Make sure your manager is not only invested in your future advancement, but that she or he is invested in DEVELOPING it with you. This is an alternate way to view negotiation: begin with forging the relationship. Then discuss the steps you need to take for advancement and success at your company.
Steps for Success
For you to own your negotiation and achieve your desired outcome, there are five steps you need to take to reframe your negotiation conversations at your company.
1. You must do the prep: When you are working with a client, you practice due diligence to gather as much intel as possible about their motivations, their challenges, their needs, their budgets and the general culture of their company. In preparing for an internal review, you need to do the same kind of recon. Most of us lack the native skill to identify all of the right questions to ask. Seek out the person you can trust and depend upon during this process, either outside or inside your company,
2. Map the outcome you want – not just today, but long term: What do you really want from the negotiation and what do you want as a career growth path at your company? If a title change or increased compensation is not imminent, figure out ways to keep moving the dialog forward. Do not think the negotiation has ended. Rather, view it as a first phase of satisfying your personal career ambition.

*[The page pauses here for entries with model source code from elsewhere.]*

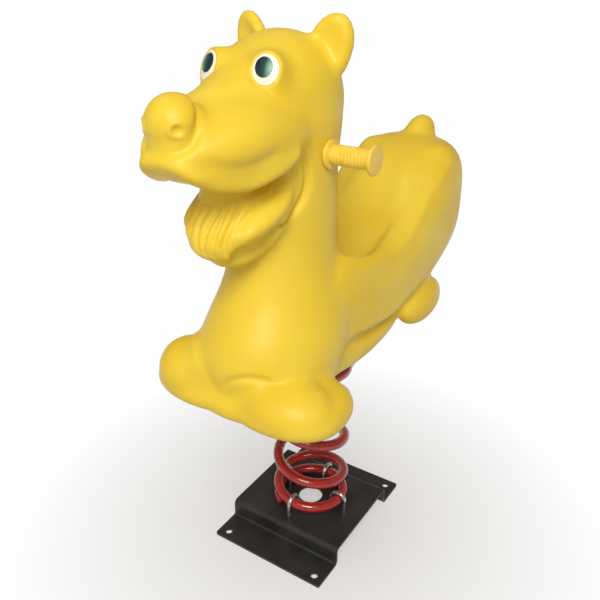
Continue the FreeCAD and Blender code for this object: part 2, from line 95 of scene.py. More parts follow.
def newMaterial(name, shader, colour=None, roughness=None, bumps=()):
    # shader holds the even values; colour and roughness are (low, high, scale, detail) mottles,
    # bumps are (scale, height, strength) grains, all on object coordinates
    material = bpy.data.materials.new(name)
    material.use_nodes = True
    tree = material.node_tree
    surface = tree.nodes["Principled BSDF"]
    for socket, value in shader.items():
        surface.inputs[socket].default_value = value
    place = addNode(tree, "ShaderNodeTexCoord").outputs["Object"]
    if colour:
        low, high, scale, detail = colour
        cloud = addNode(tree, "ShaderNodeTexNoise", {"Scale": scale, "Detail": detail},
                        {"Vector": place})
        ramp = addNode(tree, "ShaderNodeValToRGB", links={"Fac": cloud.outputs["Fac"]})
        for end, code, position in zip(ramp.color_ramp.elements, (low, high), mottle["colour"]):
            end.position = position
            end.color = linear(code)
        tree.links.new(ramp.outputs["Color"], surface.inputs["Base Color"])
    if roughness:
        low, high, scale, detail = roughness
        cloud = addNode(tree, "ShaderNodeTexNoise", {"Scale": scale, "Detail": detail},
                        {"Vector": place})
        start, end = mottle["roughness"]
        spread = addNode(tree, "ShaderNodeMapRange",
                         {"From Min": start, "From Max": end, "To Min": low, "To Max": high},
                         {"Value": cloud.outputs["Fac"]})
        tree.links.new(spread.outputs["Result"], surface.inputs["Roughness"])
    normal = None
    for scale, height, strength in bumps:
        grain = addNode(tree, "ShaderNodeTexNoise",
                        {"Scale": scale, "Detail": mottle["grainDetail"]}, {"Vector": place})
        links = {"Height": grain.outputs["Fac"]}
        if normal:
            links["Normal"] = normal
        bump = addNode(tree, "ShaderNodeBump", {"Distance": height, "Strength": strength}, links)
        normal = bump.outputs["Normal"]
    if normal:
        tree.links.new(normal, surface.inputs["Normal"])
    return material


# Rotationally moulded polyethylene: waxy and even, soft wide highlights, a faint orange peel
mouldedYellow = newMaterial(
    "rotomoulded polyethylene yellow",
    {"IOR": 1.51, "Roughness": 0.44, "Specular IOR Level": 0.36,
     "Subsurface Weight": 0.06, "Subsurface Scale": 0.004, "Subsurface Radius": (1.0, 0.6, 0.15)},
    colour=("#edcc38", "#f1d848", 7.0, 3.0), roughness=(0.38, 0.50, 22.0, 3.0),
    bumps=((45.0, 0.0006, 0.25), (260.0, 0.00012, 0.35)))
# Flexible vinyl grip: paler than the body and a little duller
gripVinyl = newMaterial(
    "moulded vinyl pale yellow",
    {"IOR": 1.53, "Roughness": 0.42, "Subsurface Weight": 0.05, "Subsurface Scale": 0.003},
    colour=("#f2cf4c", "#f8dc62", 60.0, 2.0), bumps=((700.0, 0.00008, 0.4),))
# Spring steel under a thick glossy red powder coat: sharp highlights over a slight ripple
redCoat = newMaterial(
    "glossy powder coat red",
    {"IOR": 1.5, "Roughness": 0.22, "Coat Weight": 0.6, "Coat Roughness": 0.08},
    colour=("#9c1c19", "#b12722", 40.0, 2.0), roughness=(0.18, 0.34, 60.0, 3.0),
    bumps=((420.0, 0.00015, 0.3),))
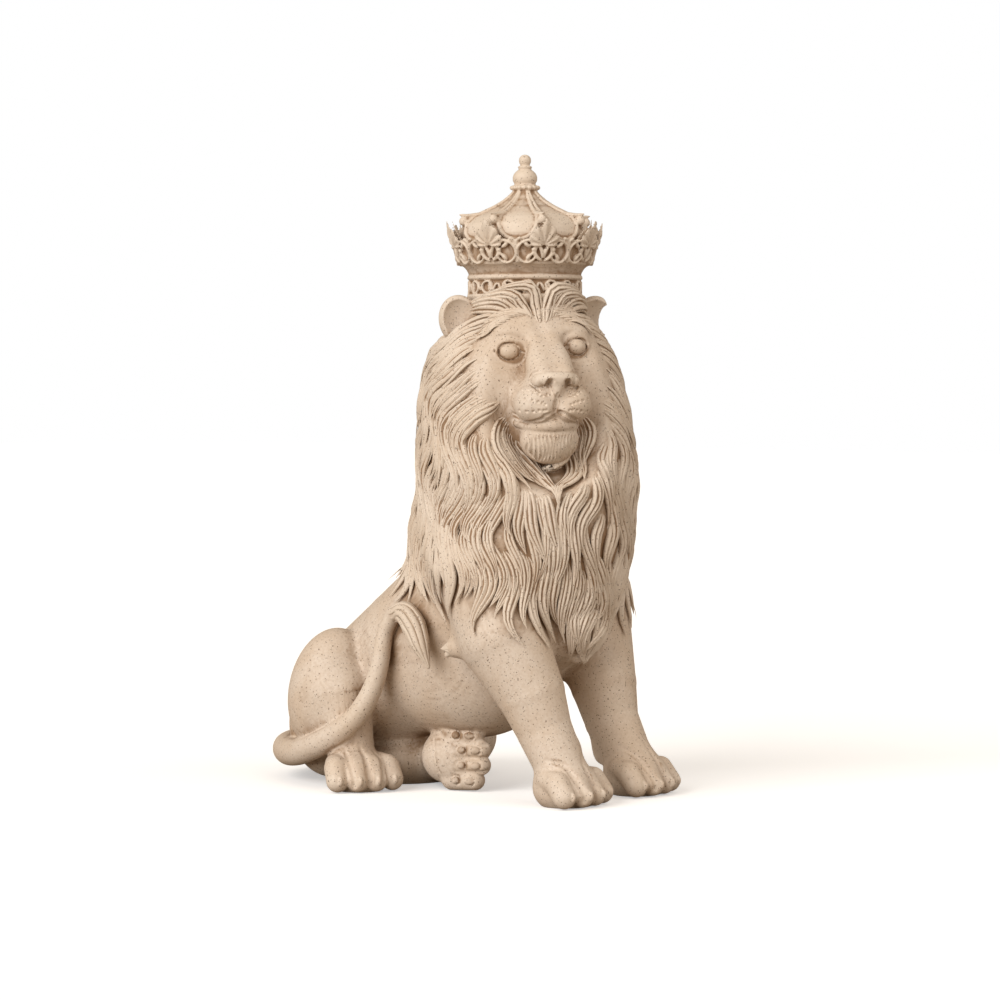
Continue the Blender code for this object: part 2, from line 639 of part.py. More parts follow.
def crown(bm):
    """The crown: a turned body, fan leaves and scrolls on its rim, a panelled dome, and relief on its band."""
    profile = [bm.verts.new((NECK[0] + r, NECK[1], z)) for r, z in crown_profile()]
    edges = [bm.edges.new(pair) for pair in zip(profile, profile[1:])]
    bmesh.ops.spin(bm, geom=profile + edges, cent=tuple(NECK), axis=(0, 0, 1), angle=2 * math.pi, steps=48)
    bmesh.ops.remove_doubles(bm, verts=bm.verts, dist=1e-3)
    bmesh.ops.recalc_face_normals(bm, faces=bm.faces)
    rim = CROWN_RIM_RADIUS / FIGURE
    band = CROWN_BAND_RADIUS / FIGURE
    lean = math.atan2(2.5, 9)
    reach = math.pi * (rim - 1.5) / CROWN_LEAVES
    for k in range(CROWN_LEAVES):
        angle = 2 * math.pi * k / CROWN_LEAVES
        leaf = crown_place(angle, rim - 2.6, 229.5, lean)
        for fan, length in ((-66, 6.0), (-44, 7.8), (-22, 9.6), (0, 11.6), (22, 9.6), (44, 7.8), (66, 6.0)):
            a = math.radians(fan)
            way = [(math.sin(a) * length * i / 5, math.cos(a) * length * i / 5) for i in range(6)]
            crown_strand(bm, leaf, way, [0, 1.1, 1.5, 1.8, 1.6, 0], [0, 1.5, 1.7, 1.8, 1.5, 0])
        for side in (-1, 1):
            foot = crown_place(angle, rim - 3.0, 228.6, lean)
            way = [(side * 1.2 + x, z) for x, z in scroll(side, reach * 0.93, 9.0)]
            crown_strand(bm, foot, way, [1.0] * 15, [1.7] * 15)
        turn, origin = crown_place(angle, 0, 0)
        point = [origin + turn @ np.array((0, r, z)) for r, z in ((16.5, 246.0), (22, 244.4), (27.2, 243.8))]
        Bar(point, [1.2, 1.7, 1.0]).build(bm)
        Ball(origin + turn @ np.array((0, 26.4, 241.4)), (1.9, 1.9, 1.9)).build(bm)
        edge = smooth_path(petal_edge(angle + math.pi / CROWN_LEAVES), [0.9] * 25, 1)
        Bar(*edge).build(bm)
    for k in range(2 * CROWN_LEAVES):
        place = crown_place(2 * math.pi * (k + 0.5) / (2 * CROWN_LEAVES), band - 0.2, 214.2)
        flip = 1 if k % 2 else -1
        wind = [(flip * (x - 3.2), flip * z) for x, z in scroll(1, 6.6, 4.6)]
        crown_strand(bm, place, wind, [0.7] * 15, [1.2] * 15)


def finish(obj, head):
    """Fewer triangles, a flat underside, and the origin under the middle of the box."""
    plain = obj.vertex_groups.new(name="plain")
    points = vertex_array(obj) / FIGURE
    place = head.local(points)
    in_face = (place[:, 1] > 12) & (np.abs(place[:, 0]) < 24) & (points[:, 2] > 139) & (points[:, 2] < 203)
    in_crown = points[:, 2] > 221
    rest = ~in_face & ~in_crown
    for chosen, weight in ((in_face, FACE_WEIGHT), (in_crown, CROWN_WEIGHT), (rest, 1.0)):
        plain.add(np.flatnonzero(chosen).tolist(), weight, "REPLACE")
    lower = obj.modifiers.new("Reduce", "DECIMATE")
    lower.ratio = min(1.0, SOLID_TRIANGLES / sum(len(p.vertices) - 2 for p in obj.data.polygons))
    lower.vertex_group = plain.name
    lower.vertex_group_factor = 1.0
    apply_modifiers(obj)
    obj.vertex_groups.clear()
    points = vertex_array(obj)
    points[:, 2] = np.where(points[:, 2] < 0.45 * FIGURE, 0.0, points[:, 2])
    middle = (points.min(axis=0) + points.max(axis=0)) / 2
    points[:, :2] -= middle[:2]
    points[:, 2] *= HEIGHT / points[:, 2].max()
    obj.data.vertices.foreach_set("co", points.ravel())
    obj.data.update()
    for polygon in obj.data.polygons:
        polygon.use_smooth = True


def main():
    for old in list(bpy.data.objects):
        bpy.data.objects.remove(old)
    clay, head = figure(GRAIN)
    lion = clay.modelled("lion")
    carving = bmesh.new()
    mane(carving, clay, head)
    crown(carving)
    bmesh.ops.scale(carving, vec=(FIGURE, FIGURE, FIGURE), verts=carving.verts)
    carving.from_mesh(lion.data)
    carving.to_mesh(lion.data)
    carving.free()
    fuse(lion, FINE_GRAIN)
    finish(lion, head)
    resin = bpy.data.materials.new("cast_resin")
    resin.use_nodes = True
    shader = resin.node_tree.nodes["Principled BSDF"]
    shader.inputs["Base Color"].default_value = RESIN_COLOUR
    shader.inputs["Roughness"].default_value = RESIN_ROUGHNESS
    shader.inputs["Metallic"].default_value = 0.0
    lion.data.materials.clear()
    lion.data.materials.append(resin)


main()
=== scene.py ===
"""The look of the crowned lion: a fine cast skin, carved locks, an ornate crown, and a soft studio."""

import math

import bmesh
import bpy
import numpy as np
import openvdb
from mathutils import Euler, Matrix, Vector


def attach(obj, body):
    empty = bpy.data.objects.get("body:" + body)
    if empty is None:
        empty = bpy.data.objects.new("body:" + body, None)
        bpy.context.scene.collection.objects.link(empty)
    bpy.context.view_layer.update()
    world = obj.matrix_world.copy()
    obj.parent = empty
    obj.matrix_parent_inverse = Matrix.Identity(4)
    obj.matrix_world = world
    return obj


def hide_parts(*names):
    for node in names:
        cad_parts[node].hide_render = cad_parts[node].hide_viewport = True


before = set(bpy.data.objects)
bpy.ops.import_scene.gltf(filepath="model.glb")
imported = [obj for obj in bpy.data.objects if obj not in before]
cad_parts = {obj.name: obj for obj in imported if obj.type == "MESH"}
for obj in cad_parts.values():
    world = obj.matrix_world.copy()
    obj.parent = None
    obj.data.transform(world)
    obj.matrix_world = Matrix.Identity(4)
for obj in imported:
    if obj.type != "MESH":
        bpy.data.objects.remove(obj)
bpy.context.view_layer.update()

# The figure is described in its own millimetres, and stands in the frame at this offset
FIGURE = 0.001
OFFSET = np.array((-0.0054, 0.0076, 0.0))
NECK = np.array((0.0, -46.6, 0.0))
HEAD_TURN = math.radians(-37)
FAR = 30.0

# How finely each part is modelled, and its most triangles
GUIDE_GRAIN = 1.3
BODY_GRAIN = 0.54
HEAD_GRAIN = 0.38
CROWN_GRAIN = 0.34
BODY_TRIANGLES = 190000
HEAD_TRIANGLES = 150000
CROWN_TRIANGLES = 140000

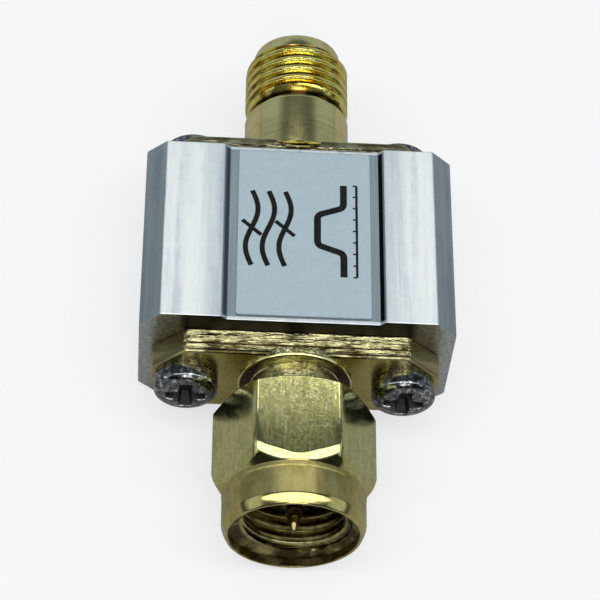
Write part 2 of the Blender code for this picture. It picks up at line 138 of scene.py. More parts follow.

3. Get your manager invested in your career: We all know that it is hard to get time with our boss. However, we do have the power to set regular meetings with agendas. One of the agenda points - on a quarterly basis, don't become that person who is forever asking for career growth - should be how the company perceives you and what skills you need to develop for career growth.
No matter how busy good bosses are, they are attracted to and need employees who can help them achieve goals. You should not wait to be that person. Instead, proactively seek out opportunities and situations that will positively affirm people's perceptions of you. Remember your growth areas. Offer to help with projects that will change your manager’s perception of you and see you in a new way, and potentially in a more senior role.
4. Build consensus through team work: Real advancement only happens when a lot of people in a company perceive you as valuable. Make sure you are on the right track, not only with your boss but with other key department heads. For instance, if you have been told you need help with public speaking, have you proactively sought media training or conducted role-playing sessions with your colleagues?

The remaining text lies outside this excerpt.